Квартиру на Большой Бахрушинской ликвидировали. Мы с мамой переехали ближе к школе — на угол набережной Христа Спасителя и Ленивки. Лена с Сашей сняли комнату в дачной местности Тарасовке. Очень у них было грустно, даже спорить о политике они перестали.
Мама после второго ареста потеряла работу в Союзе потребительских обществ и пробавлялась лекциями на Пречистенских курсах для взрослых. Платили там ничтожно мало и очень неаккуратно, иногда на месяцы задерживали зарплату.

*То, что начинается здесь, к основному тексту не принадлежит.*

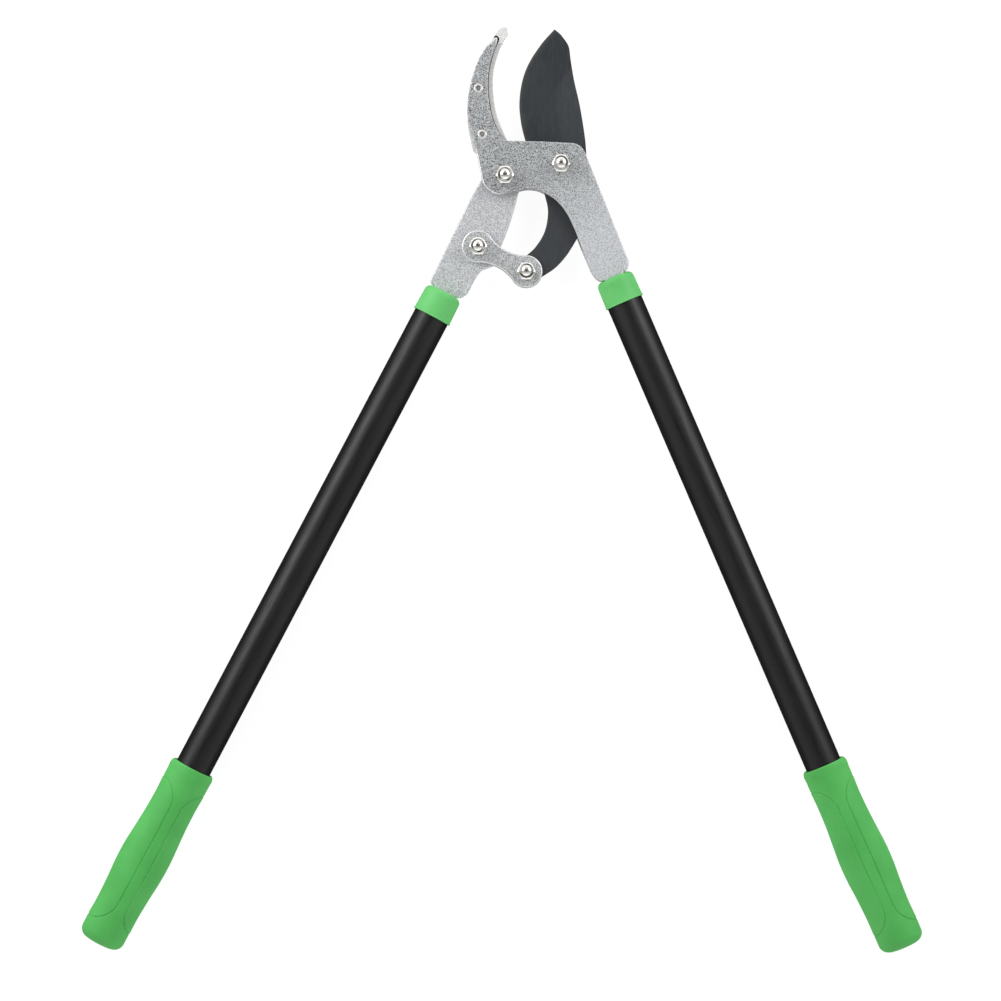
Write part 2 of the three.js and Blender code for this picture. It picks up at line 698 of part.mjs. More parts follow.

Квартира в большом каменном доме на набережной осталась в моей памяти как один из самых безрадостных периодов в жизни. Няня опять уехала в деревню, где в создавшихся условиях было больше шансов прокормиться. Зато к нам переехала из Ленинграда Мага. Дом был с центральным отоплением, и мы надеялись, что избавимся от топки печей. Но уже в ноябре кончился уголь. Воду почему-то не спустили, система замерзла и во многих местах полопалась… На полу образовались ледяные каточки, которые я неплохо использовал в спортивных целях. Комнатный термометр неуклонно полз книзу, переполз через нуль и в январе добрался до - 5°. Больше, видно, совести не хватило. Мы не вылазили из шуб, в них и в валенках ложились спать, наваливая на себя все одеяла и пальто, какие имелись в доме. Водопровод замёрз, и я ежедневно ходил на Москва-реку за водой. Готовили мы на керосинке. Когда мамы и Маги не было дома, на меня ложилась обязанность готовить обед — пшу, или форшмак. Форшмак готовился из картофельных очисток и селёдочных голов, насчёт которых у мамы был договор с некоторыми лучше обеспеченными знакомыми: картошка — им, очистки — нам, селёдка — им, головы и хвосты — нам. Все отходы с примесью хлебных корок пропускались через мясорубку, выкладывались на сковороду, смазывались кунжутным маслом, и поджаривались. Бутылочка масла, употреблявшаяся для облегчения скольжения клизмы, осталась с тех времен, когда я у бабушки по воскресеньям объедался сладостями, Форшмак готов, и я всегда был очень доволен своей стряпнёй. Хуже было со стиркой. Стирать было почти невозможно, и я скоро почувствовал последствия — всё тело зачесалось, под мышками и за шиворотом что-то отвратительно заползало. У меня не хватало духу на морозе часто снимать рубашку, чтобы бить вшей. В школе я постоянно был на замечании; чернила замерзли, и я не мог готовить уроки. Впрочем, это было не в диковинку. Москвичи не были подготовлены к холодной и голодной зиме и быстро спустились до троглодитного уровня.
В декабре из Пушкина позвонила по телефону Маня. Я подошёл.
— Данюша, вчера умер дедушка. Приезжай на похороны.